Daily Mail

Ten years on... Labour’s Welsh NHS ‘fails to learn’ from hospital scandal

- By Mark Hookham

THE Labour-run Welsh NHS has failed to learn the lessons of one of Britain’s most shocking hospital scandals, according to a report.

The Mail on Sunday revealed in 2014 how elderly patients at a hospital in North Wales were left covered in faeces, injured themselves crawling on urinecover­ed floors and were physically restrained with tables and chairs.

Nurses in the Tawel Fan dementia ward at Glan Clwyd Hospital, near Rhyl, were found to have threatened and sworn at patients, left them naked and taunted them about their past love lives.

Almost a decade on, a fresh review commission­ed by the Welsh government has found NHS bosses failed to implement a string of recommenda­tions to prevent the appalling abuse being repeated.

Health expert Donna Ockenden made 50 recommenda­tions across two reviews into the scandal. But the new report by the Royal College of Psychiatri­sts (RCP), seen by the Mail, could only find ‘good’ evidence that just 19 of her recommenda­tions had been fully implemente­d by Betsi Cadwaladr University Health Board, which manages the hospital.

It found ‘some’ evidence another 28 had been implemente­d. There was little evidence of progress on the other three.

Ms Ockenden’s second review in 2018 said the board’s leadership was ‘wholly inappropri­ate and significan­tly flawed’ and found it employed just one consultant nurse who specialise­d in dementia.

Six years on, the RCP could find no consultant nurse ‘with specific responsibi­lity for dementia within the mental health and disability directorat­e’.

Relatives of former patients on the ward, which closed before the MoS exposé, voiced their anger last night. John Stewart, 59, whose late father-inlaw John Martindale was on Tawel Fan, described it as a ‘disgrace’.

He confronted Vaughan Gething, Welsh health minister from 2016 to 2021 and now first minister, with the report as the politician kicked off Labour’s election campaign in Llandudno on Thursday. ‘He’d not even read it,’ said Mr Stewart.

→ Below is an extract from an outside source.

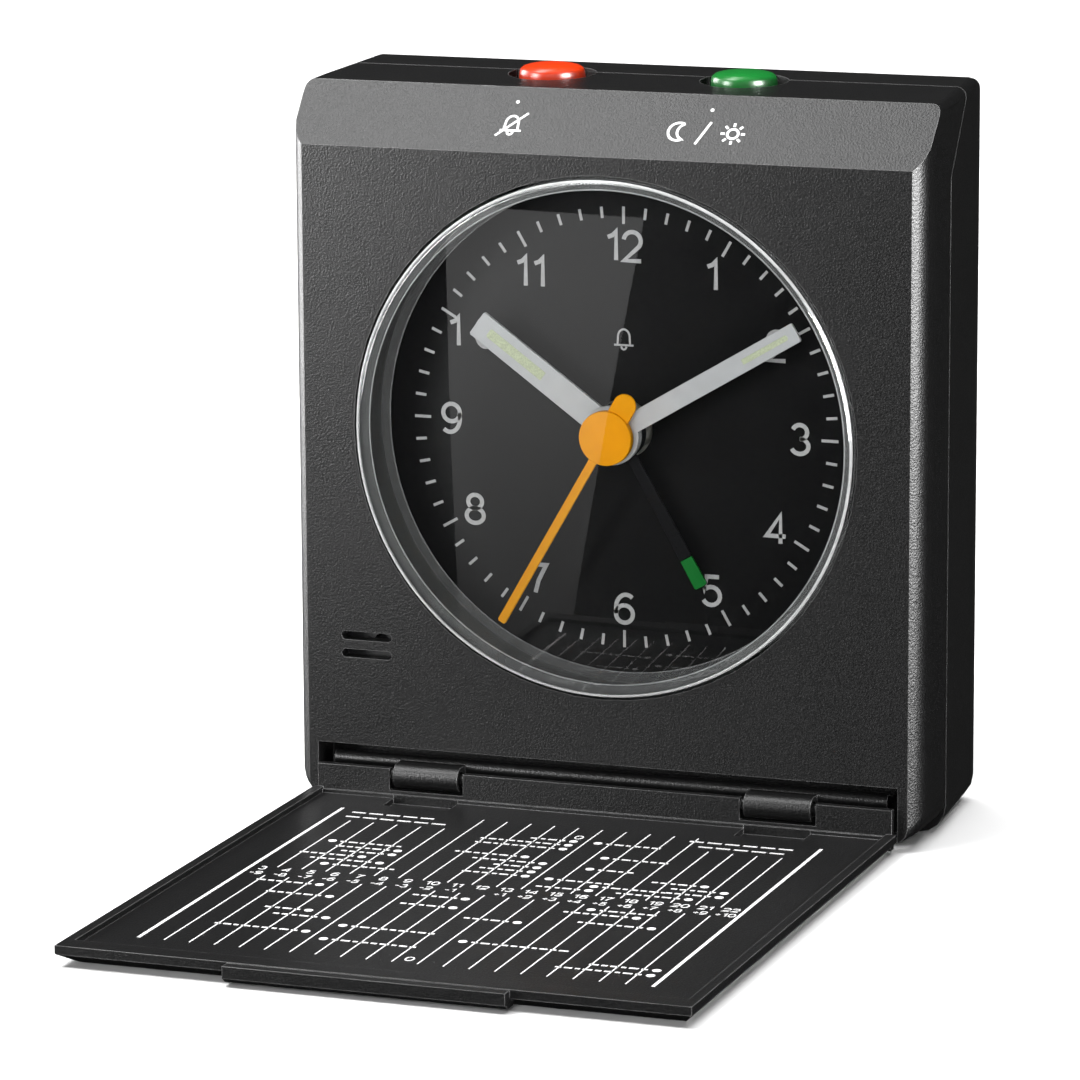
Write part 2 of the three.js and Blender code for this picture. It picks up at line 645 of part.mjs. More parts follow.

In 2018, a report by the Health and Care Advisory Service found no ‘institutio­nal abuse’ at Tawel Fan but accepted there were failings. It made 15 recommenda­tions – the RCP found ‘good’ evidence that nine had been implemente­d.

The Welsh Government said the health board accepted the review’s key findings and ‘we expect them to deliver those’.

Betsi Cadwaladr chief executive Carol Shillabeer said it was ‘determined to take action that improves services’.